産駒数が多いけどその分勝ち馬を多数出している上位馬はもちろん平均値である1.00超えを達成してます。ただ、キングカメハメハのEIが1.24、ディープインパクトのEIが1.32に対して、キングヘイローのEIは1.85とかなり高い数字を出しているのは、数少ない産駒で重賞勝利を多数挙げているゆえんではないかと思います。ちなみに去年のキングヘイローのEIは1.01でした。今年産駒が走っているんですね。
キングヘイローを超えるBMS
ただ、キングヘイローより数字がよいブルードメアサイアーもいます。
2021/11/19現在のリーディングBMSランキングでキングヘイローに次ぐ16位となる世界の大種牡馬ストームキャットです。261回の出走で25勝、うち重賞勝利四勝、EIは1.91とさすがの数字。

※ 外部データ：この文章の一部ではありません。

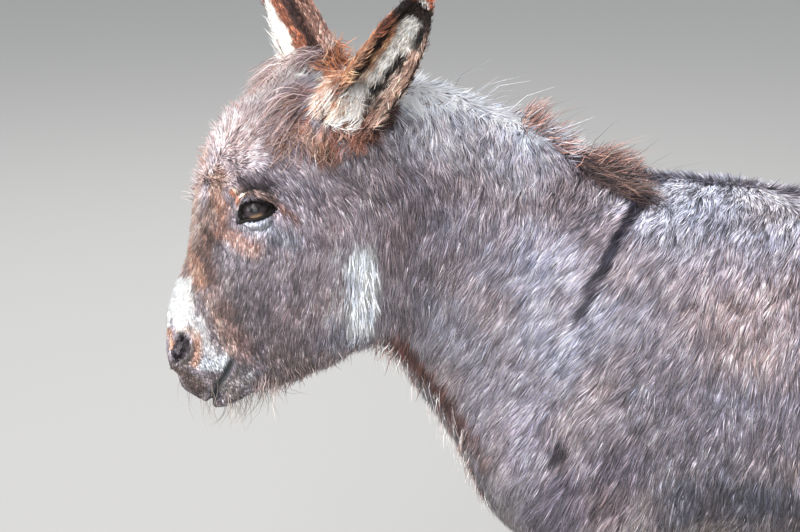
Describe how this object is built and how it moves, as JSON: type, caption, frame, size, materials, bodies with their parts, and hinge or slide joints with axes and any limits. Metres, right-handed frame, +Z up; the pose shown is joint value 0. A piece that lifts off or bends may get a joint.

ただ、ほとんどがディープインパクト産駒によるBMSとしての成績で、父ミッキーアイルのナムラクレアの重賞制覇以外はダノンキングリーもレッドジェネシスもラヴズオンリーユーも全部ディープインパクト産駒。
ナムラクレアといえば、ファンタジーSでウォーターナビレラと勝ち負けを争っていました。母父キングヘイローのウォーターナビレラと母父ストームキャットのナムラクレアの争い。
新種牡馬のシルバーステート産駒のウォーターナビレラと、二世代目で二年連続小倉2歳Sの勝ち馬となったミッキーアイル産駒のナムラクレア、パッと見で種牡馬だけ見ているとこういう構図だったファンタジーSなのですが、
一転して、BMS視点でこの二頭の争いを見てみると、2021年BMSランキング15位のキングヘイローと16位のストームキャットの争い。しかもこの二頭はBMSリーディングのトップ20では皆無なEIが1.5越えとなる二頭。
なんか、視点を変えると面白い見え方をしてくるものです。たまにはBMS視点でレースを観てみるのも新しい視点をもたらしてくれるかもしれません。